Stap 5, Oost-Indische kers oogsten
Oogsten kun je zodra de plant een beetje volume heeft. Jonge blaadjes zijn het lekkerst, ze zijn zacht en mild van smaak. Je kunt ze plukken per stuk, zonder de plant te beschadigen. Ook oudere bladeren zijn bruikbaar, maar pittiger en stugger.
De bloemen zijn eetbaar en geven een peperige, bijna mosterdachtige smaak. Ze zijn decoratief op salades of als garnering. Pluk ze in de ochtend, dan zijn ze op hun frisst. Gebruik alleen volledig geopende bloemen.
Zaden vormen zich na de bloei. Ze zijn groen, bol en groeien in groepjes van drie. Je kunt ze vers inmaken als ‘nepkappertjes’, of laten drogen voor later gebruik. Oogst ze als ze nog stevig aanvoelen en lichtgroen zijn.
Oogst bij droog weer en bij voorkeur in de ochtend. Zo vermijd je vochtige bladeren die sneller bederven. Verzamel niet te veel in één keer, zodat de plant blijft doorgroeien.
Herhaal het oogsten regelmatig. Hoe meer je plukt, hoe meer de plant zich vertakt en doorgaat met groeien.

Hoe Oost-Indische kers bewaren
Verse Oost-Indische kers gebruik je het liefst direct na het plukken. Wil je het bewaren, dan kun je de bladeren en bloemen in een vochtige doek in de koelkast leggen. Zo blijven ze één tot twee dagen goed.
Je kunt het blad ook invriezen. Was het, droog het goed af en snijd het grof. Verpak het in een goed afsluitbaar bakje of zakje. In de vriezer blijft het tot drie maanden goed, al verliest het wel wat van zijn stevigheid.

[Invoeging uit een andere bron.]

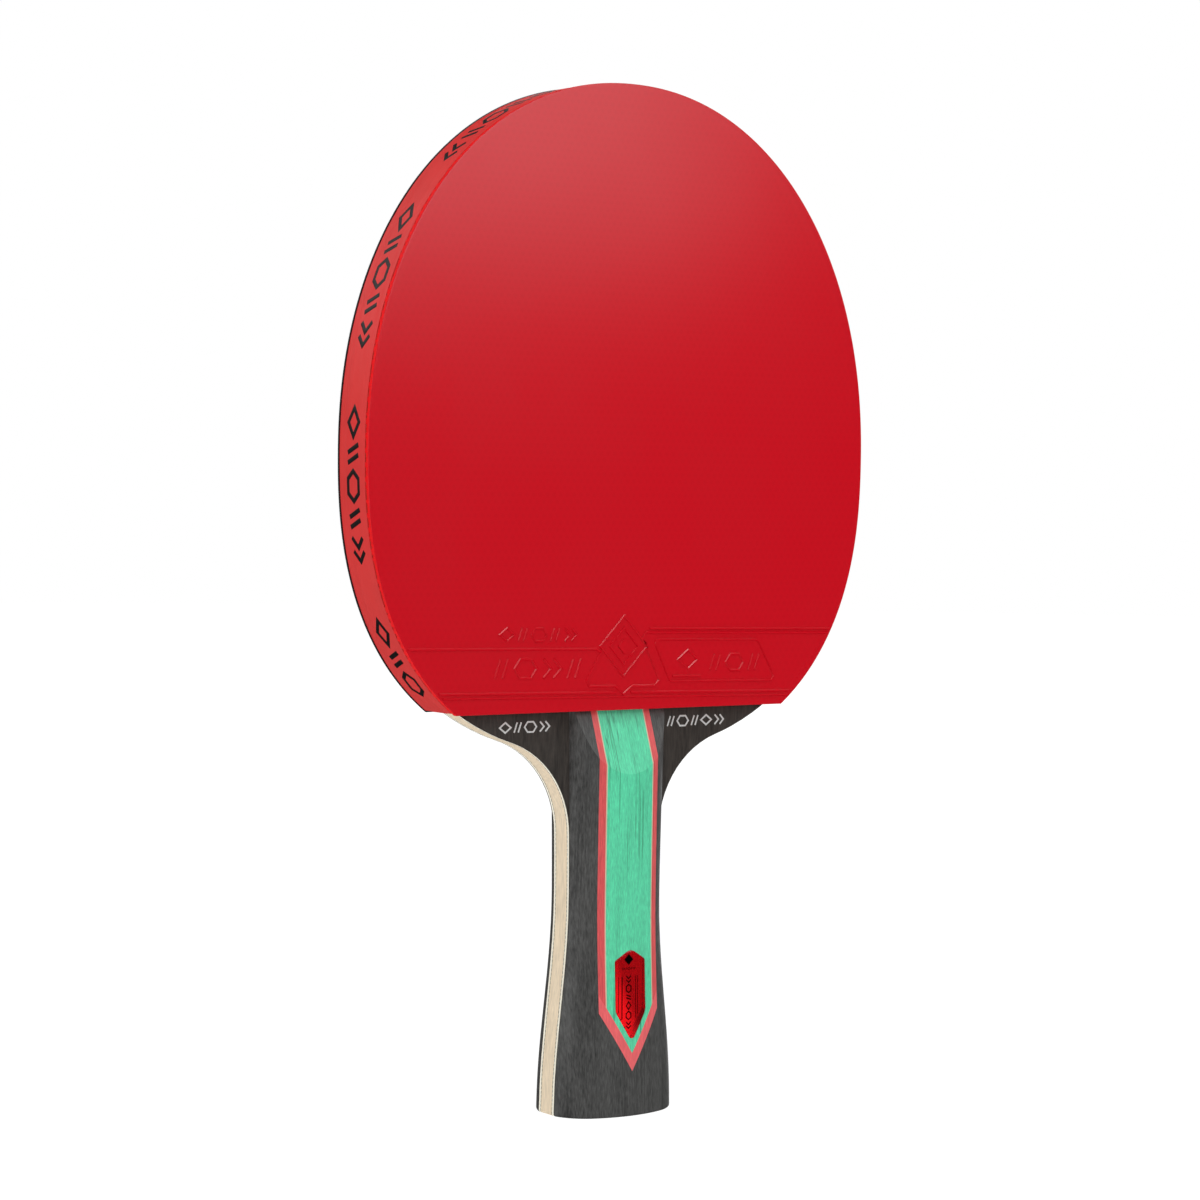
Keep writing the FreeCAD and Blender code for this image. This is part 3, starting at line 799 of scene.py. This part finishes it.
class BuildRubbers(bpy.types.Operator):
    """Red and black sheets with their pips and moulded labels"""
    bl_idname = "paddle.rubbers"
    bl_label = "Rubbers"

    def execute(self, context):
        sizes = context.scene.paddle_rubber
        colours = {FRONT: ("red", sizes.red, sizes.red_cut, 0.09),
                   BACK: ("black", sizes.black, shade(sizes.black, 1.6), 0.3)}
        for side, tag in TAGS:
            name, face, cut, lattice = colours[side]
            shells = [self.sheet(side, sizes), self.pips(side, sizes), *self.label(side, sizes)]
            piece = add_piece(f"{name}_topsheet", shells,
                              [rubber_finish(f"{name}_rubber_face", face, sizes.gloss, lattice),
                               cut_rubber_finish(f"{name}_rubber_cut", cut)],
                              f"{name}_rubber", replaced=[f"topsheet_{tag}"])
            paint_walls(piece, RUBBER_TOP - HAIR)
        return {"FINISHED"}

    @staticmethod
    def sheet(side, sizes):
        """The head's outline carried up the sheet's wall, over a quarter-round rim and inwards.

        Inset and height of the rim are r(1 - cos t) and r sin t as t goes to 90 degrees; the two
        flat faces are the rim's outline drawn together towards the middle.  The black sheet's wall
        stands back by the tape's thickness as far up as the tape laps onto it.  Elsewhere only its
        foot stands back, by the undercut.
        """
        undercut, chamfer = 0.08 * MM, 0.06 * MM
        top, foot = RUBBER_TOP, RUBBER_TOP - sizes.sheet
        lap, deep = (TAPE_HIGH, TAPE_THICKNESS + HAIR) if side == BACK else (foot, undercut)
        turn = np.linspace(0, math.pi / 2, 5)
        inset = np.concatenate([[2.0 * MM, deep, deep, 0.0], sizes.rounding * (1 - np.cos(turn)),
                                [sizes.rounding + 0.3 * MM]])
        lift = np.where(inset == deep, undercut, inset)
        height = np.concatenate([[foot, foot, lap, lap + chamfer],
                                 top - sizes.rounding * (1 - np.sin(turn)), [top]])
        x, z = head_ring(inset, lift)
        x_in, z_in = shrunk(x[-1], z[-1], [0.96, 0.85, 0.65, 0.45, 0.25, 0.1])
        x, z = np.vstack([x, x_in]), np.vstack([z, z_in])
        height = np.concatenate([height, np.full(len(x_in), top)])[:, None]
        return carried(upright(x, side * height, z)[None])

    @staticmethod
    def pips(side, sizes):
        """Eight-sided pips on a triangular lattice, along the edge only, cut where they cross it.

        The head's outline is where (|x|/a)^n + (|z-w|/b)^n = 1, so a point outside it is brought
        back by dividing its distance from the middle of the widest line by the n-th root.  A pip
        flares to its root, and its ends go a little way into the sheet and stop at the sponge.
        """
        pitch, radius, zone = sizes.pip_pitch, sizes.pip_radius, sizes.pip_zone
        row_gap = pitch * math.sqrt(3) / 2
        rows = np.arange(int((HEAD["tip"] - HEAD["bottom"]) / row_gap) + 2)
        columns = np.arange(-int(HEAD["half"] / pitch) - 1, int(HEAD["half"] / pitch) + 2)
        z, x = np.meshgrid(HEAD["bottom"] + rows * row_gap, columns * pitch, indexing="ij")
        x = x + (rows % 2)[:, None] * pitch / 2
        centres = np.stack([x.ravel(), z.ravel()], -1)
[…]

Drogen kan ook, vooral van de zaden en bloemen. Leg ze op een droge, luchtige plek uit de zon. Draai ze dagelijks om. Na ongeveer een week kun je ze luchtdicht bewaren in een glazen pot. Gedroogde bloemen en zaden zijn ongeveer een jaar houdbaar.
Hoe Oost-Indische kers in de keuken gebruiken?
De jonge blaadjes geven een pittige smaak aan salades. Ze zijn lekker in combinatie met rucola, radijs en een lichte vinaigrette. Ook fijn gesneden op een boterham met kaas komt hun karakter goed tot zijn recht.
De bloemen zijn een feestelijke toevoeging. Strooi ze over een koude pastasalade, gebruik ze als garnering bij soep of meng ze met roomkaas als kleurrijk broodbeleg. Ze zijn niet alleen decoratief, maar voegen echt smaak toe.
De groene zaden kun je inmaken met azijn, mosterdzaad en kruiden. Ze smaken dan een beetje zoals kappertjes. Gebruik ze bij vleesgerechten, op pizza of in een aardappelsalade.
Je kunt Oost-Indische kers ook verwerken tot pesto. Mix blad, noten, olie en kaas en je krijgt een pittige saus voor pasta of brood. Deze pesto is goed in te vriezen in kleine porties.
Tot slot kun je het blad ook als bedekking gebruiken bij het stomen van vis of groenten. De geur geeft een subtiele kruidigheid mee en het ziet er aantrekkelijk uit op het bord.
Conclusie
Oost-Indische kers kweken is eenvoudig, veelzijdig en dankbaar. De plant doet het goed in de volle grond, maar ook in een pot op het balkon. Door slim te combineren met andere gewassen profiteer je van zijn beschermende werking in de moestuin. Met wat zorg en aandacht levert de plant eetbare blaadjes, bloemen én zaden op die je op allerlei manieren kunt gebruiken en bewaren. Wie eenmaal Oost-Indische kers in de tuin heeft gehad, zal hem zeker opnieuw zaaien.